Site icon Netimperative

Bing takes on Baidu, partners Chinese retail giant for search push

Microsoft has partnered with China’s largest online retailer Taobao.com, using Bing to power the web results for its new shopping search engine Etaosite.

taobao.JPG
Taobao, which is a part of e-commerce giant Alibaba Group, launched Etao as a public beta version, calling it a shopping search engine.
The site also offers a range of search categories, including general web results that are powered by Bing.
Microsoft already has a Chinese version of its Bing search engine, also still in its beta version, but it currently holds an extremely small share of the search engine market at less than one percent, according to Beijing-based research firm Analysys International.
Baidu currently ranks as the most popular search engine in China at 70 percent, with Google a far second at 24 percent.
Microsoft has been working to steadily improve its Bing platform for China.
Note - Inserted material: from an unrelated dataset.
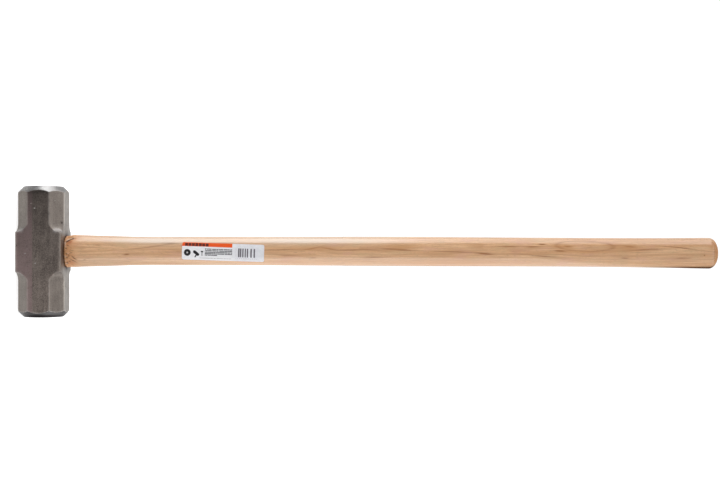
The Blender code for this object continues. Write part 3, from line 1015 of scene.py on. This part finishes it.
RING_SPACING = 2.6 * MM
RINGS_PAST_ZERO = 40.0
FIGURES = (
    # Bulges in the growth rings, which make a figure: the last number is the bulge's height
    (4, 452, 10, 90, 0, -1.8 * MM),
    (-3, 330, 9, 60, 0, 1.6 * MM),
    (3, 150, 10, 60, 0, 1.5 * MM),
)
STREAKS = (
    # Thin mineral and knot marks on the front
    (-10.9, 199, 1.2, 12, 0.05, 1.3),
    (-8.6, 104, 1, 4, 0, 0.9),
    (3.9, 142, 1, 3.5, -0.1, 1.6),
    (4.6, 150, 0.6, 20, 0, 0.3),
    (-6.5, 174, 0.8, 24, -0.14, 0.9),
    (-2.3, 345, 0.65, 28, -0.01, 1.5),
    (-4.2, 383, 0.65, 11, -0.18, 1.5),
    (-4, 404, 0.65, 9, 0.16, 1.3),
    (-2.4, 440, 0.7, 32, -0.01, 1.3),
    (-2.6, 496, 0.9, 22, 0.05, 1.6),
    (0.6, 572, 0.7, 30, 0.04, 1.1),
    (2.9, 608, 1, 10, 0.08, 1.9),
    (5.3, 678, 0.9, 24, 0.07, 1.3),
    (-6.5, 640, 0.8, 13, 0.02, 1.4),
    (-6, 668, 0.8, 8, 0, 1.2),
    (-9.5, 682, 0.9, 4, 0, 2),
    (-0.8, 706, 1.1, 6, 0.05, 2.4),
    (-6.6, 716, 1, 5, 0, 1.3),
    (5.2, 350, 1, 13, 0, 0.8),
    (8.2, 384, 0.8, 5, 0, 1),
    (8, 461, 1, 14, 0, 1.1),
    (-7, 776, 0.8, 10, -0.08, 0.6),
    (-6.3, 796, 1.1, 8, 0.12, 1.3),
    (-2.3, 818, 0.9, 22, -0.03, 1.3),
    (-4, 868, 0.65, 36, 0.115, 1.3),
    (8.4, 866, 1.2, 11, 0, 1),
    (8.4, 790, 0.9, 5, 0, 1.3),
    (4.7, 893, 0.8, 0.9, 0, 2),
    (-1, 906.5, 11, 0.9, 0, 0.9),
)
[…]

On the advertising front, Chinese businesses can now place ads through the Bing search engine for English-speaking countries to reach potential customers overseas.
For businesses wanting to market their products domestically, Microsoft has partnered with Baidu to sell ads on the Chinese version of its Bing search engine.
The company has also integrated a new dictionary feature, originally called Engkoo, into Bing, allowing users to look up words and find translations in Chinese Mandarin or English.
Alibaba Group, Taobao’s parent company, has already worked to acquire search engine technology in the past. In August, the company agreed to buy a stake in a search engine operated by one of the country’s major online portals, Sohu.com Inc.
Alibaba is also the owner of Yahoo China, which it acquired as part of deal in 2005 that gave Yahoo a 40 percent stake in the Chinese company. Alibaba took control of the site in order to gain access to the search engine technology, Alibaba.com CEO David Wei said last month.